Located on a 500-acre site, the ACM opened its doors for testing in December 2017. One of 10 federally designated proving grounds for developing and testing self-driving vehicles, the center provides a myriad of real-world environments with the ability to test under a range of driving environments and infrastructure that includes a 2.5-mile highway loop, a 700-foot curved tunnel, two double overpasses, intersections and roundabouts.
In April 2018 it was announced that Microsoft would be the exclusive data and cloud provider for the mobility center. ACM will collaborate with Microsoft to design a cloud-based data management and analytics platform (DMAP) solution to collect, store and analyze data from tests conducted at the center. The solution will be based on the Microsoft Azure cloud platform. Using Azure and the DMAP solution are expected to enable ACM and its partners to accelerate the development of (CAV) technologies, apps and industry standards, to create a safe environment for testing, validating, and enabling collaboration across all members.
"Vehicles are quickly becoming data centers on wheels, and the opportunity to use the vast amounts of information generated to fuel innovation is unprecedented," says Kevin Dallas, corporate vice president, artificial intelligence & intelligent cloud business development, Microsoft. The company joins a long list of firms supporting ACM, including its founders AT&T, Visteon Corporation, Toyota, Ford and Hyundai America Technical Center; and sponsors Subaru of America and Adient. In addition to serving as the Center's exclusive data and cloud provider, Microsoft will hold a position on ACM's Industry Advisory Board (IAB).

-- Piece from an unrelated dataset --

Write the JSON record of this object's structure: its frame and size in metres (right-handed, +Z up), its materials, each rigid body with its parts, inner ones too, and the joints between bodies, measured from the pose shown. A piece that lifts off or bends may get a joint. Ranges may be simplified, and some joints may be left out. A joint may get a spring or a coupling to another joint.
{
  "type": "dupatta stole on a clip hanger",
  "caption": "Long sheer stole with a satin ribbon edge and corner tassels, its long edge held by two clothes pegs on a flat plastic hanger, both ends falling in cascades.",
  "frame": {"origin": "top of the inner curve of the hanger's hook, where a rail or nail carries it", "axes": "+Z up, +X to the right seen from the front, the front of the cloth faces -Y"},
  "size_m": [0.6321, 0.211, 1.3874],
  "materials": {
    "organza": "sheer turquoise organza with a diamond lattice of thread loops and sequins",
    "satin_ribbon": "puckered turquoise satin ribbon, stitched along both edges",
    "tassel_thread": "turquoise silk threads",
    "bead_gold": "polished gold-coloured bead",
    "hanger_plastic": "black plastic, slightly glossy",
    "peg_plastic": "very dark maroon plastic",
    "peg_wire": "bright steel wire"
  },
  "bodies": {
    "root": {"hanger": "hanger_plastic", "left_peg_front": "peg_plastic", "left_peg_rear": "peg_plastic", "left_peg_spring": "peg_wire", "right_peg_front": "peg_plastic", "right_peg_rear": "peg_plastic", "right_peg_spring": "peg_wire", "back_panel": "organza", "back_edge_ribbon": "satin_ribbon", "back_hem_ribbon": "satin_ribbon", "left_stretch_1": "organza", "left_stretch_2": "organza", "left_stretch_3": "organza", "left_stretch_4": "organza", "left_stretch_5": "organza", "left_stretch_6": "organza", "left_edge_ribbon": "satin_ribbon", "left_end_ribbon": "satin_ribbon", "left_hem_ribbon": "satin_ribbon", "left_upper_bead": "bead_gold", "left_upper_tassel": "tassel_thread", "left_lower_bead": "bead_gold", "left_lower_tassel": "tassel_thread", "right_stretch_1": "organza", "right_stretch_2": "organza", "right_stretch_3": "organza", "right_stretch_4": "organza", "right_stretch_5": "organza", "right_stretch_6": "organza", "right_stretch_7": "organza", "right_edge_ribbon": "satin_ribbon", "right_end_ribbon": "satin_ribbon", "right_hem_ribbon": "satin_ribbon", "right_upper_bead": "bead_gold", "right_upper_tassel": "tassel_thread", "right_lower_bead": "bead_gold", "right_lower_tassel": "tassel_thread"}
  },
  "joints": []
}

Around the time of these developments, John Maddox, the erstwhile president and CEO of ACM left. Kirk Steudle has been appointed interim CEO. Steudle, an industry veteran, has been with the MDOT since 1987. He has successfully managed MDOT’s $4.7 billion annual budget and is responsible for the construction, maintenance and operation of nearly 10,000 miles of state highways and more than 4,000 state highway bridges. His resume includes chairing the Transportation Research Board executive committee. He was president of the American Association of State Highway and Transportation Officials (AASHTO) from 2011 to 2012 and has been a member of the AASHTO Board of Directors since 2006.

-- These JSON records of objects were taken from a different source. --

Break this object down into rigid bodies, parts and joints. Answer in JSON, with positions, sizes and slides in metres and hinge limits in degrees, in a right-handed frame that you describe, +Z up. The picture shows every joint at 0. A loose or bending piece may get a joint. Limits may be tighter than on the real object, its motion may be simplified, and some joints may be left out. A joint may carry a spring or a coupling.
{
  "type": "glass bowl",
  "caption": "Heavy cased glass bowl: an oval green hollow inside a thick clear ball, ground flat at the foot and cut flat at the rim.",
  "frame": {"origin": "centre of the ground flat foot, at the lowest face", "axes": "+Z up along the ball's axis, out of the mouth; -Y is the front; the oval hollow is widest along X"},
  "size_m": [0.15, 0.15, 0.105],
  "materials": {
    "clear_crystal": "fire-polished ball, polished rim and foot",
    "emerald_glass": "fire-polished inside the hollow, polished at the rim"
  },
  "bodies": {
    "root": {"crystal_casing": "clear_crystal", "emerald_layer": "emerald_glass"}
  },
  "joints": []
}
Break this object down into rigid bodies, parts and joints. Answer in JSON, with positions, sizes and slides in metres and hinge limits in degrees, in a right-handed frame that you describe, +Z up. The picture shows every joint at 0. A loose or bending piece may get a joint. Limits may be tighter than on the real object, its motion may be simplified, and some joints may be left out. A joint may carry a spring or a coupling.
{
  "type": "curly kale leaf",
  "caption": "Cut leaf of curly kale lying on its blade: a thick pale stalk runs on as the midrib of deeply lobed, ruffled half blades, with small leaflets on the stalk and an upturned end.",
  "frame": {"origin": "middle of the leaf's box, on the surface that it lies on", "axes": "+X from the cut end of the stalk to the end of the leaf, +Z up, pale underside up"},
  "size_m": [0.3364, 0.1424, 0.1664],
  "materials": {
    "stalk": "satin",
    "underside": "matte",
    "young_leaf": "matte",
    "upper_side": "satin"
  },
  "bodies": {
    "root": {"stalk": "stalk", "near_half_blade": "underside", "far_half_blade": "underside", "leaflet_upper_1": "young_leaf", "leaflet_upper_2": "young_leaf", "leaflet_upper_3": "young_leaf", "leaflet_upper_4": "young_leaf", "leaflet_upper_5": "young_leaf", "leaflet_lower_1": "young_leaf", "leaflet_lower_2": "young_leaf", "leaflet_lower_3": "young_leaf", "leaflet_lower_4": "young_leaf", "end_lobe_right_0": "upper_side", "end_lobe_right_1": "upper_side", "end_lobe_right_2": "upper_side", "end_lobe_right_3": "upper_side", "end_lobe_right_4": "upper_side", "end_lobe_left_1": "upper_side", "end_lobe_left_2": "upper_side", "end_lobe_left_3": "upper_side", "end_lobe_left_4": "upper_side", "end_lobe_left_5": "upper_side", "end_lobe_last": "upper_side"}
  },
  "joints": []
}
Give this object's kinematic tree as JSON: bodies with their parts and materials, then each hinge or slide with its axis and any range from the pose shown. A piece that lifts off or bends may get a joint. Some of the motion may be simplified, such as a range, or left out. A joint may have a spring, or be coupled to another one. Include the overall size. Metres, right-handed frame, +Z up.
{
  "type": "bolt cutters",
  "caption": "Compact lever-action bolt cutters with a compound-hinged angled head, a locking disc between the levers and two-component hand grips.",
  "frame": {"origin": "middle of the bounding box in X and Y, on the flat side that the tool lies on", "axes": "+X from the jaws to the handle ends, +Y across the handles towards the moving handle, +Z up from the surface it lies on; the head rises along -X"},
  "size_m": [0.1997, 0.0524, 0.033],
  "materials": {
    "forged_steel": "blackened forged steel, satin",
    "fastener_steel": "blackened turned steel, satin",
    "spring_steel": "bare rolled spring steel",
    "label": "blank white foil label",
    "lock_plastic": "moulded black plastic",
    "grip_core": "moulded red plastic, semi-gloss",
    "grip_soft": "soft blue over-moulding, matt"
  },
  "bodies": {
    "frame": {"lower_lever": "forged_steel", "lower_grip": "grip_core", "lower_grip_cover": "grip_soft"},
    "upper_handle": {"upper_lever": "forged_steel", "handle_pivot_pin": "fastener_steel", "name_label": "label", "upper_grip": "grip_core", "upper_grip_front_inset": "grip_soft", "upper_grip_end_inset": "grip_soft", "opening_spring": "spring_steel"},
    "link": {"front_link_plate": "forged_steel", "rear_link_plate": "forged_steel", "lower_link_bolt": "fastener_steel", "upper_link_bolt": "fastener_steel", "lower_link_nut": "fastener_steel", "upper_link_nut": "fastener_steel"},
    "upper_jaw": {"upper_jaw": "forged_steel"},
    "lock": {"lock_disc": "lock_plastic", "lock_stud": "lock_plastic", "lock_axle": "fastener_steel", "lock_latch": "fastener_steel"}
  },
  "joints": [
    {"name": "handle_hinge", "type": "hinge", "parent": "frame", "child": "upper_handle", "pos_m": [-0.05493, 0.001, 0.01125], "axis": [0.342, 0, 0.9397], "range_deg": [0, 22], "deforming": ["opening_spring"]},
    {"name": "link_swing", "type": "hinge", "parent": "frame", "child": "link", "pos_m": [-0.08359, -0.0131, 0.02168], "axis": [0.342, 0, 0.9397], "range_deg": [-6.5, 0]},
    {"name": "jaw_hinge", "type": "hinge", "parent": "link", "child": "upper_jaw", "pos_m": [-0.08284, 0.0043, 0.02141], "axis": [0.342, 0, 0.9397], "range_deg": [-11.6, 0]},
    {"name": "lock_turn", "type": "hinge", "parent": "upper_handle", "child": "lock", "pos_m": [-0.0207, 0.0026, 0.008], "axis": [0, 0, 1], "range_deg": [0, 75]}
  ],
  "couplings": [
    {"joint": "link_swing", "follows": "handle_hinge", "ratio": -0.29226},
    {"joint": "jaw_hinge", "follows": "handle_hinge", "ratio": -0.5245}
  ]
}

Automotive Industries asked Kirk Steudle, Interim ACM President and CEO, what qualities are needed in the person who leads the ACM in the global arena.
Steudle: The automotive industry is undergoing a significant shift globally with the commercialization of advanced transportation mobility. As a world-class test facility and proving ground ACM is contributing to what the future of transportation will look like. The ideal candidate will be a strategic thinker with the ability to anticipate the needs of industry, possess a true passion and commitment to excellence for the work conducted by the center with a real desire to spearhead innovation.
AI: Would you say a visionary is needed?
Steudle: Absolutely. ACM is still very much a technology start-up, so the ideal candidate will need to have both vision and an entrepreneurial spirit. It’s a unique role but also a great opportunity for someone who has an appetite for making a significant difference.
AI: Have you and the ACM board identified a likely candidate?
Steudle: We haven’t identified a candidate just yet, but we are vetting several highly skilled candidates and the search is going well.
AI: What is your vision for the American Center for Mobility?
Steudle: Our mission remains unchanged. We are moving forward quickly, being nimble and adjusting to changing environments. The staff is continuing the vision of advancing future mobility testing and standards development. In completing that vision, we are working to promote economic development for the state of Michigan and convene programs that contribute to training the future workforce.
AI: ACM already has a number of partnerships with industry and educational institutions – what are the opportunities for future collaborations?
Steudle: For companies and start-ups looking to engage with ACM we certainly welcome the opportunity to work together. The facility is available to any company looking to test and validate their automotive technology. Through our partnership with PlanetM we recently launched a testing grant program allowing start-ups to take advantage of subsidized pricing for use of the facility. Separated into two different categories, these grants encourage mobility start-ups to test their technologies on Michigan roadways or at Michigan's state-of-the-art testing facilities.
Unfortunately, cost to test can be a deterrent for certain start-ups, so PlanetM with partners, ACM and Mcity, are acting to provide funding to reduce this cost. This will allow start-ups to focus their resources on enhancing and proving their technologies, and work to deepen companies’ ties to Michigan and the mobility ecosystem in the region.
AI: And what are some of the challenges facing the Center?
Steudle: There are the typical challenges that every start-up must tackle in the first few years of operation. One of the more unique hurdles for ACM is ensuring our offerings and capabilities are appropriate given the rapidly changing pace of industry. Tapping into our industry advisory board, which consists of executive leaders representing our founder level investors, helps us to maintain a competitive edge when considering how we make improvements and plan additional testing environments. Another challenge is identifying ways to educate the public. ACM’s role, as one of the nation’s most complex and technologically challenging proving grounds, will be to help educate the public on the testing methodology to ensure vehicle safety and reliability.